Problem Signs To Look Out For
If you come across any of the following issues with your air source heat pump, it’s time to get the professionals involved:
- You discover that your heat pump is frozen over
- It has been frozen over for an extended period of time
- The top of the unit and inner coil are covered in ice.
- The defrost cycle function is not turning on.
- Air is not being pulled into the fins of the unit.
If you’re looking for a reasonably well-priced way to heat up your home, air-source heat pumps are the way to go.
And while these pumps aren’t too heavy on your wallet they can also serve you and the planet in the following ways:
- Reduced Electricity Consumption – Heat pumps operate at very high efficiencies of around 400%. For every unit of electricty that you use, you create 4 units of thermal energy. Conventional electric heaters are at best 100% efficient, so you’ll need 75% less electricity to heat your home. Electricity that may have been generated from power stations that burn fossil fuels.

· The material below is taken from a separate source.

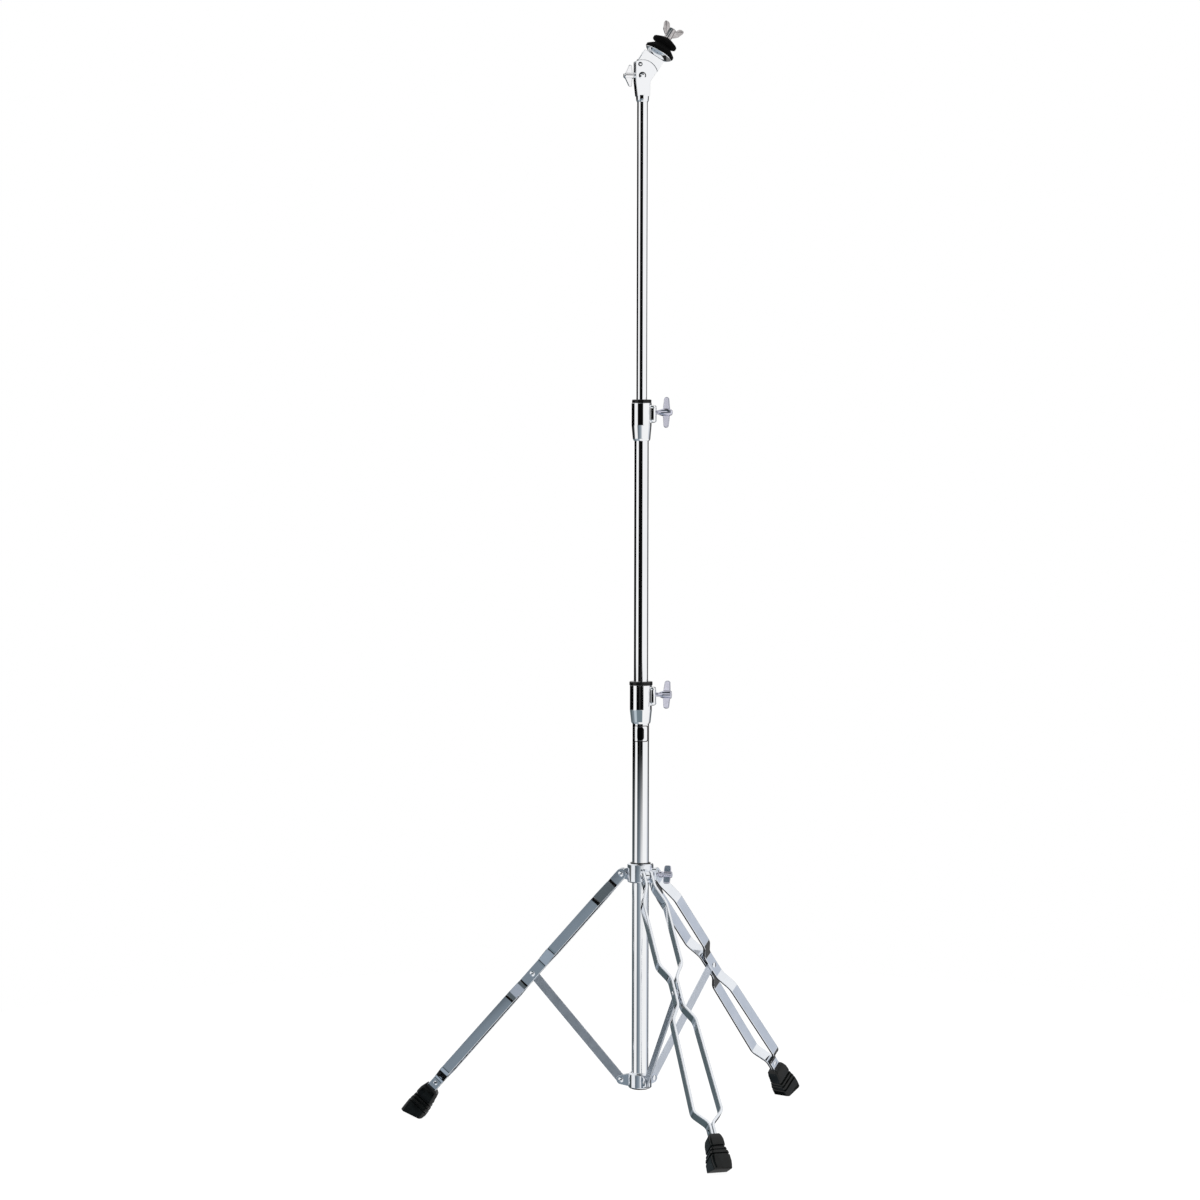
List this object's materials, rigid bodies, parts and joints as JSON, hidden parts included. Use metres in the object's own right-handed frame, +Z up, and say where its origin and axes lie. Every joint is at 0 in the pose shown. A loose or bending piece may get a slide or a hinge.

- Maintenance – Air source heat pumps require minimal maintenance
- Emission-Free – The heat pump process does not give off any local harmful emissions.
- Refrigerant Fluid – Historically, refrigerant fuilds have had a bad reputation. Fortunately, as of late, there are several alternatives available that have much lower or even no Global Warming Potential (GWP).
- Reduced Carbon Impact Potential – They generate less CO2 than other, more traditional heating methods.
For the above reasons, we at Climatebiz are more than happy to stand behind air source heat pumps as a more sustainable, greener alternative to household heating.